• _Recorded data_
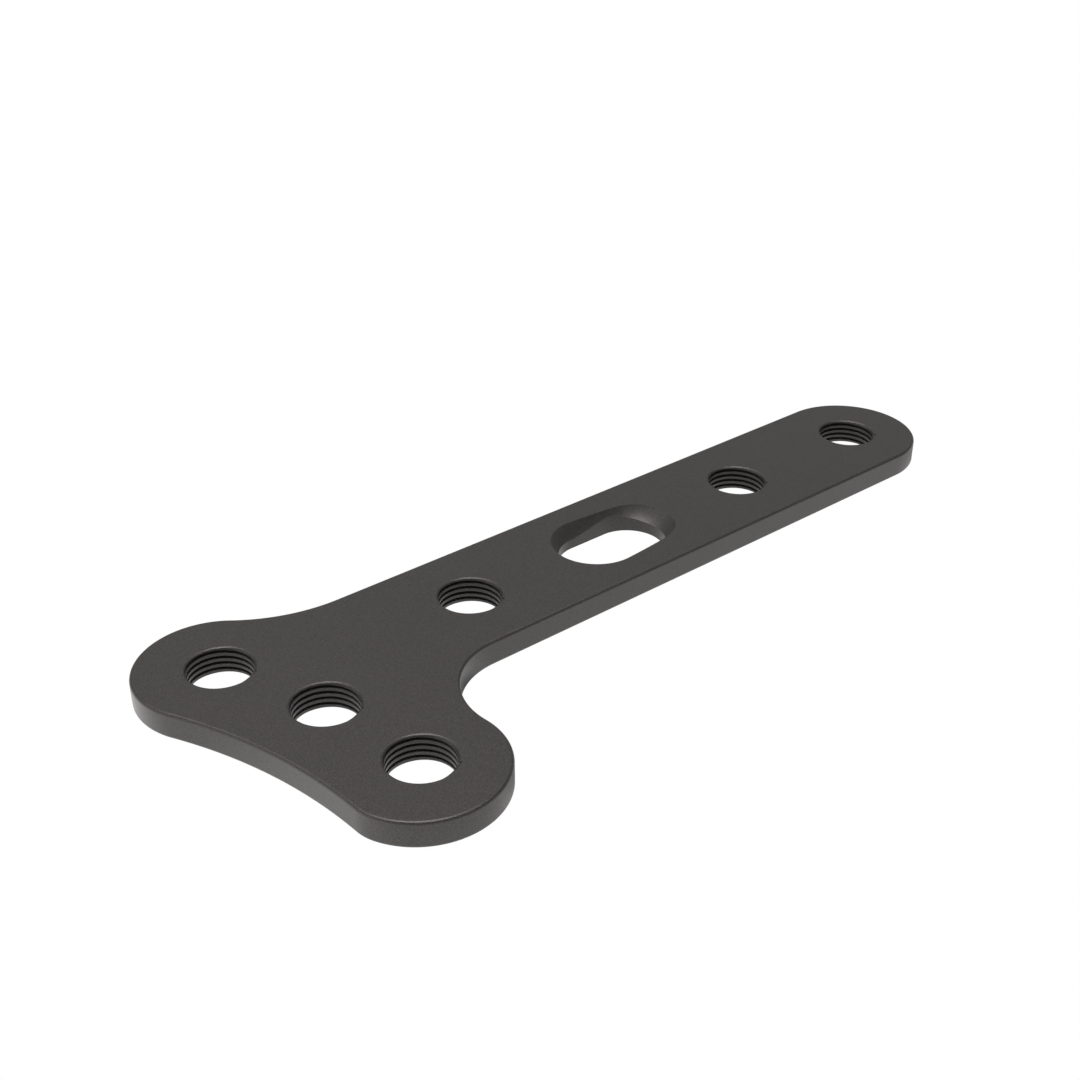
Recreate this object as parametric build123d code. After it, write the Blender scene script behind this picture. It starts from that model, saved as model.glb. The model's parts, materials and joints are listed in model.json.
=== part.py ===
from build123d import *
from math import acos, atan2, cos, degrees, hypot, radians, sin, sqrt
import os

# An oblique T-shaped bone plate, machined from one flat piece of metal.
# The origin is on the neck hole's axis, in the underside that lies on the bone.
# +X runs along the shaft to its rounded end, +Y is the side of the wide neck curve, +Z is up.

# Driving dimensions in millimetres, and angles in degrees
PLATE_THICKNESS = 1.7
TOP_EDGE_ROUND = 0.2
UNDERSIDE_EDGE_ROUND = 0.2

# Shaft: its screw positions follow the neck hole at one even pitch
SHAFT_WIDTH = 10.0
SCREW_PITCH = 12.0
SLOT_POSITION = 1
ROUND_SHAFT_POSITIONS = (2, 3)

# Oblique head: its screws lie on an arc, whose middle one is behind and beside the neck hole
HEAD_SETBACK = 13.1
HEAD_SIDESTEP = 3.83
HEAD_TILT = 15.75
HEAD_ARC_RADIUS = 35.0
HEAD_SCREW_STEP = 12.2

# End lobes of the head, and the two concave curves of the neck
LOBE_RADIUS = 5.0
WIDE_LOBE_ANGLE = 12.5
TIGHT_LOBE_ANGLE = 12.4
TIGHT_LOBE_TRIM = 0.15
LOBE_CORNER_BLEND = 3.0
WIDE_NECK_RADIUS = 10.0
TIGHT_NECK_RADIUS = 5.0

# Round screw holes: the bore is the thread's inner diameter
THREAD_BORE_DIAMETER = 3.95
HOLE_RIM_ROUND = 0.2

# Compression slot: a through slot under a ramped seat for a screw's round head
SLOT_WIDTH = 4.9
SLOT_TRAVEL = 3.0
SEAT_BALL_RADIUS = 3.14
SEAT_LOW_CENTRE = 0.94
SEAT_HIGH_CENTRE = 1.7
SEAT_RUN = 3.7


def polar(centre, radius, angle):
    """The point at a distance and a direction from a centre."""
    x = centre[0] + radius * cos(radians(angle))
    y = centre[1] + radius * sin(radians(angle))
    return (x, y)


def direction(start, end):
    """The direction from one point to another, in degrees."""
    return degrees(atan2(end[1] - start[1], end[0] - start[0]))


# Places worked out from the driving dimensions
MIDDLE_SCREW = (-HEAD_SETBACK, -HEAD_SIDESTEP)
HEAD_CENTRE = polar(MIDDLE_SCREW, -HEAD_ARC_RADIUS, HEAD_TILT)
HEAD_EDGE_RADIUS = HEAD_ARC_RADIUS - LOBE_RADIUS
WIDE_LOBE = polar(HEAD_CENTRE, HEAD_ARC_RADIUS, HEAD_TILT + WIDE_LOBE_ANGLE)
TIGHT_LOBE = polar(HEAD_CENTRE, HEAD_ARC_RADIUS - TIGHT_LOBE_TRIM, HEAD_TILT - TIGHT_LOBE_ANGLE)
SHAFT_END = (ROUND_SHAFT_POSITIONS[-1] * SCREW_PITCH, 0.0)
SLOT_CENTRE = SLOT_POSITION * SCREW_PITCH


def head_screws():
    """The three screw positions on the head's arc."""
    return [polar(HEAD_CENTRE, HEAD_ARC_RADIUS, HEAD_TILT + step * HEAD_SCREW_STEP) for step in (1, 0, -1)]


def shaft_screws():
    """The round screw positions of the neck and the shaft."""
    return [(position * SCREW_PITCH, 0.0) for position in (0,) + ROUND_SHAFT_POSITIONS]


def neck_centre(lobe, neck_radius, side):
    """The centre of the curve that touches the shaft's side and an end lobe from outside."""
    y = side * (SHAFT_WIDTH / 2 + neck_radius)
    reach = LOBE_RADIUS + neck_radius
    return (lobe[0] + sqrt(reach**2 - (y - lobe[1]) ** 2), y)


def arc(centre, radius, first, last):
    """The arc about a centre from one direction to another, turning as the numbers run."""
    middle = polar(centre, radius, (first + last) / 2)
    return ThreePointArc(polar(centre, radius, first), middle, polar(centre, radius, last))


def lobe_corner():
    """Where the head's concave edge crosses the trimmed lobe: its direction from the head's centre."""
    lobe_distance = hypot(TIGHT_LOBE[0] - HEAD_CENTRE[0], TIGHT_LOBE[1] - HEAD_CENTRE[1])
    cosine = (lobe_distance**2 + HEAD_EDGE_RADIUS**2 - LOBE_RADIUS**2) / (2 * lobe_distance * HEAD_EDGE_RADIUS)
    return direction(HEAD_CENTRE, TIGHT_LOBE) - degrees(acos(min(1.0, cosine)))


def outline():
    """The plate's edge, anticlockwise from the wide neck curve's end on the shaft."""
    half = SHAFT_WIDTH / 2
    wide_neck = neck_centre(WIDE_LOBE, WIDE_NECK_RADIUS, 1)
    tight_neck = neck_centre(TIGHT_LOBE, TIGHT_NECK_RADIUS, -1)
    corner_angle = lobe_corner()
    corner = polar(HEAD_CENTRE, HEAD_EDGE_RADIUS, corner_angle)
    wide_touch = direction(WIDE_LOBE, wide_neck)
    tight_touch = direction(TIGHT_LOBE, tight_neck)
    lobe_inside = HEAD_TILT + WIDE_LOBE_ANGLE
    curves = [
        arc(WIDE_LOBE, LOBE_RADIUS, wide_touch, lobe_inside + 180),
        arc(HEAD_CENTRE, HEAD_EDGE_RADIUS, lobe_inside, corner_angle),
        arc(TIGHT_LOBE, LOBE_RADIUS, direction(TIGHT_LOBE, corner), tight_touch),
        arc(tight_neck, TIGHT_NECK_RADIUS, tight_touch + 180, 90),
        Line((tight_neck[0], -half), (SHAFT_END[0], -half)),
        arc(SHAFT_END, half, -90, 90),
        Line((SHAFT_END[0], half), (wide_neck[0], half)),
        arc(wide_neck, WIDE_NECK_RADIUS, -90, wide_touch - 180),
    ]
    face = make_face(curves)
    corner_point = face.vertices().sort_by_distance(Vertex(*corner, 0))[0]
    return fillet(corner_point, LOBE_CORNER_BLEND)


def edges_at(solid, height):
    """The edges that lie in one level plane."""
    return solid.edges().filter_by_position(Axis.Z, height, height)


def blank():
    """The flat plate with both of its edges rounded, before any hole."""
    body = extrude(outline(), PLATE_THICKNESS)
    body = fillet(edges_at(body, PLATE_THICKNESS), TOP_EDGE_ROUND)
    return fillet(edges_at(body, 0), UNDERSIDE_EDGE_ROUND)


def screw_hole():
    """The cutter of a round hole: a plain bore with a rounded rim on top."""
    bore = THREAD_BORE_DIAMETER / 2
    rim = bore + HOLE_RIM_ROUND
    top = PLATE_THICKNESS
    profile = [
        Line((0, 0), (bore, 0)),
        Line((bore, 0), (bore, top - HOLE_RIM_ROUND)),
        RadiusArc((bore, top - HOLE_RIM_ROUND), (rim, top), HOLE_RIM_ROUND),
        Line((rim, top), (0, top)),
        Line((0, top), (0, 0)),
    ]
    return revolve(Plane.XZ * make_face(profile), Axis.Z)


def compression_slot():
    """The cutter of the slot: straight through below, with a ball's ramped path above."""
    through = Pos(SLOT_CENTRE, 0) * extrude(SlotCenterToCenter(SLOT_TRAVEL, SLOT_WIDTH), PLATE_THICKNESS)
    low_x = SLOT_CENTRE - SLOT_TRAVEL / 2
    low = Vector(low_x, 0, PLATE_THICKNESS + SEAT_LOW_CENTRE)
    high = Vector(low_x + SEAT_RUN, 0, PLATE_THICKNESS + SEAT_HIGH_CENTRE)
    ramp = high - low
    from_low_end = (Align.CENTER, Align.CENTER, Align.MIN)
    path = Plane(origin=low, z_dir=ramp) * Cylinder(SEAT_BALL_RADIUS, ramp.length, align=from_low_end)
    ball = Sphere(SEAT_BALL_RADIUS)
    return through + path + Pos(low) * ball + Pos(high) * ball


def plate():
    """The whole plate: the blank, less its round screw holes and its slot."""
    body = blank()
    for x, y in head_screws() + shaft_screws():
        body -= Pos(x, y) * screw_hole()
    return body - compression_slot()


os.makedirs("parts", exist_ok=True)
export_step(plate(), "parts/plate.step")
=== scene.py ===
# %% [markdown]
# # A dark oblique T-plate
#
# This notebook dresses one machined piece: a small bone plate with an oblique three-lobed head, six
# threaded screw holes and one ramped slot. The solid model already has its outline, holes and slot
# at their real size. It comes in as a fixed frame, so nothing here is fitted by eye.
#
# What the solid model leaves out is the screw thread in the six round holes. A thread is too fine
# for the solid, but it is the first thing that a viewer sees in the holes. So the notebook builds
# one closed mesh that stands for the plate, with real thread grooves, and then gives it its
# blasted, anodised finish.

# %% Load the frame
import json
from functools import partial
from math import acos, atan2, ceil, cos, degrees, hypot, pi, radians, sin, sqrt

import bmesh
import bpy
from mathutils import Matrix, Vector


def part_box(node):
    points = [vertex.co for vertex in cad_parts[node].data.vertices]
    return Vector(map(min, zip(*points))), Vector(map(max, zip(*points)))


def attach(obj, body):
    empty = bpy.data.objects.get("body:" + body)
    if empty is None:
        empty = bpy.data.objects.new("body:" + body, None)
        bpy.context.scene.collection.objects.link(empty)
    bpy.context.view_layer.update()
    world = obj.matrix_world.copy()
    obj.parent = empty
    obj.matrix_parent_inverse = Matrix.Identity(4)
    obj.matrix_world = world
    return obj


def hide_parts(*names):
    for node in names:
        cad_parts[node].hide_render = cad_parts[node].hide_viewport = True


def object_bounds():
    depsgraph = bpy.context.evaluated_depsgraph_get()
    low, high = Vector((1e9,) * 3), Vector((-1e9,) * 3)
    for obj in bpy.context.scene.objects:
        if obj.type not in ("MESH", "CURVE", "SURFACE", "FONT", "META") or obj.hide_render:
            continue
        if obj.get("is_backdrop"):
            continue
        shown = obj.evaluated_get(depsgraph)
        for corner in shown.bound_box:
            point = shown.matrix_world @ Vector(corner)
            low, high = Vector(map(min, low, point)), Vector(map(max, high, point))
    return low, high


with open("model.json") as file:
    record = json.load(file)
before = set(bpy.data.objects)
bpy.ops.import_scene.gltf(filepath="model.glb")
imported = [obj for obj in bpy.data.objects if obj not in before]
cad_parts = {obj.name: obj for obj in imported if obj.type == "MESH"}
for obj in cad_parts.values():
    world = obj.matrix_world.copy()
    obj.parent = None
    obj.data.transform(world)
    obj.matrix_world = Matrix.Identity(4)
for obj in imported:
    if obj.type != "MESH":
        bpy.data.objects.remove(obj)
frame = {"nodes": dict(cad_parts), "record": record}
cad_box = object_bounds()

print("CAD nodes:", sorted(frame["nodes"]))

# %% [markdown]
# ## Sizes
#
# The holes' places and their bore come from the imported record, and the thickness from the solid's
# box. The other sizes are those that the plate was designed with, in metres: `MM` turns millimetres
# to metres. Every later step works from these names, so a changed size moves all that depends on
# it.

# %% Sizes that the frame gives
MM = 0.001
plate_low, plate_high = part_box("plate")
THICKNESS = round(plate_high.z - plate_low.z, 6)
mounts = {mount["name"]: mount for mount in frame["record"]["mounts"]}
hole_centres = {name: Vector(mount["pos_m"][:2]) for name, mount in mounts.items()
                if mount["kind"] == "threaded_hole"}
BORE_RADIUS = mounts["neck_hole"]["dims"]["r_mm"] * MM
print(f"{len(hole_centres)} screw holes of radius {BORE_RADIUS / MM:.3f} mm")
print(f"plate {THICKNESS / MM:.2f} mm thick")

# %% Sizes of the design
HALF_WIDTH = 5.0 * MM
LOBE_RADIUS = 5.0 * MM
HEAD_ARC_RADIUS = 35.0 * MM
HEAD_TILT = 15.75
WIDE_LOBE_ANGLE = 12.5
TIGHT_LOBE_ANGLE = 12.4
TIGHT_LOBE_TRIM = 0.15 * MM
LOBE_CORNER_BLEND = 3.0 * MM
WIDE_NECK_RADIUS = 10.0 * MM
TIGHT_NECK_RADIUS = 5.0 * MM
TOP_EDGE_ROUND = 0.2 * MM
UNDERSIDE_EDGE_ROUND = 0.2 * MM
print(f"shaft {2 * HALF_WIDTH / MM:.0f} mm wide, head tilted by {HEAD_TILT} degrees")

# %% [markdown]
# ## The outline
#
# The real plate's edge is milled along a chain of arcs: two round end lobes, one long hollow edge
# across the head, two hollow curves at the neck, and a half circle at the end of the shaft. A chain
# of arcs can be drawn as a curve object, or worked out point by point. Here it is worked out,
# because each point then also knows its outward direction, and that direction is what the rounded
# edge is built along.

# %% Points and directions in the plane
def polar(centre, radius, angle):
    """The point at a distance and a direction, in degrees, from a centre."""
    return centre + radius * Vector((cos(radians(angle)), sin(radians(angle))))


def heading(start, end):
    """The direction from one point to another, in degrees."""
    return degrees(atan2(end.y - start.y, end.x - start.x))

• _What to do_
Return, please, the lines of the data from the first through the line containing "# +X runs along", both kept, exactly as they stand and nothing more.

• _Written answer_
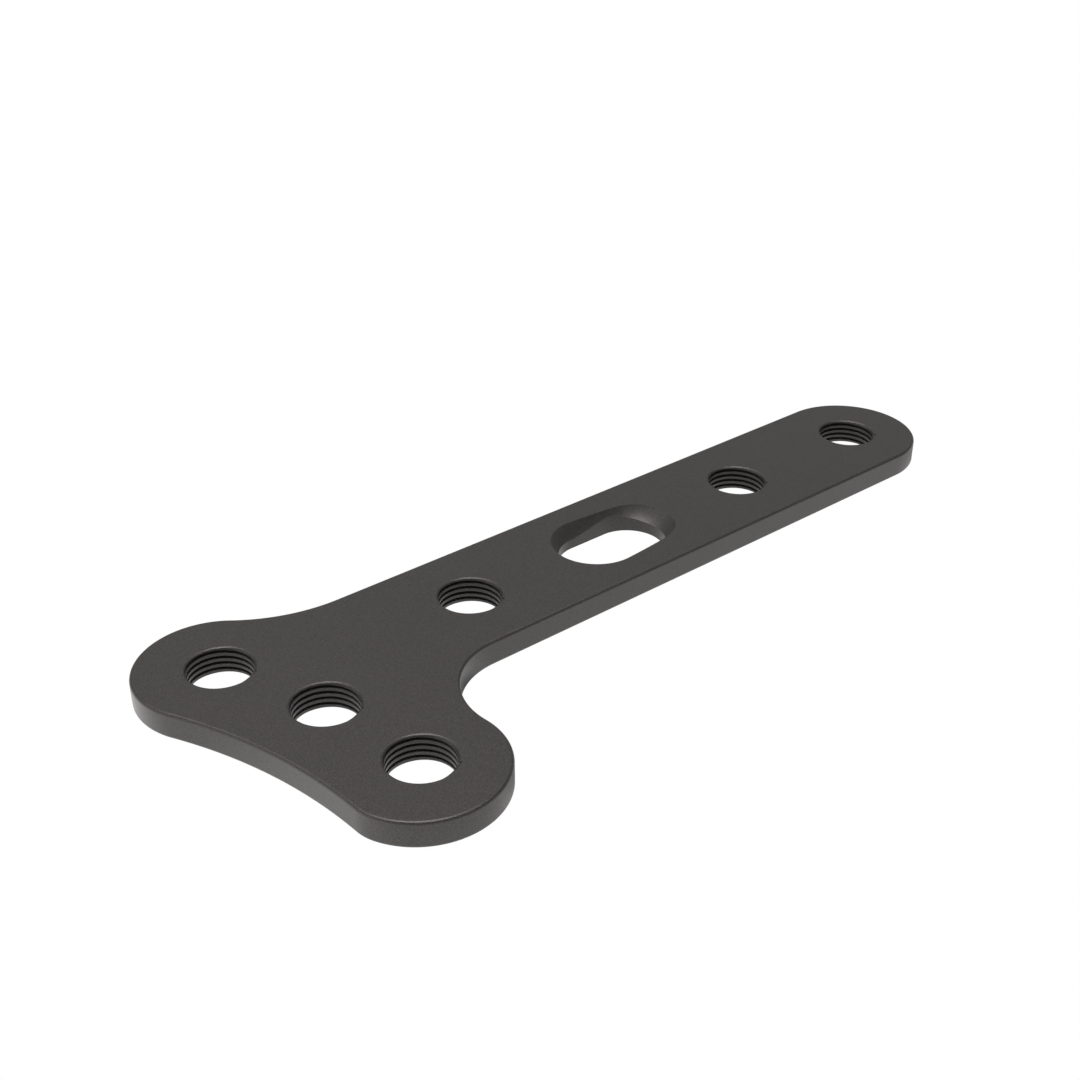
Recreate this object as parametric build123d code. After it, write the Blender scene script behind this picture. It starts from that model, saved as model.glb. The model's parts, materials and joints are listed in model.json.
=== part.py ===
from build123d import *
from math import acos, atan2, cos, degrees, hypot, radians, sin, sqrt
import os

# An oblique T-shaped bone plate, machined from one flat piece of metal.
# The origin is on the neck hole's axis, in the underside that lies on the bone.
# +X runs along the shaft to its rounded end, +Y is the side of the wide neck curve, +Z is up.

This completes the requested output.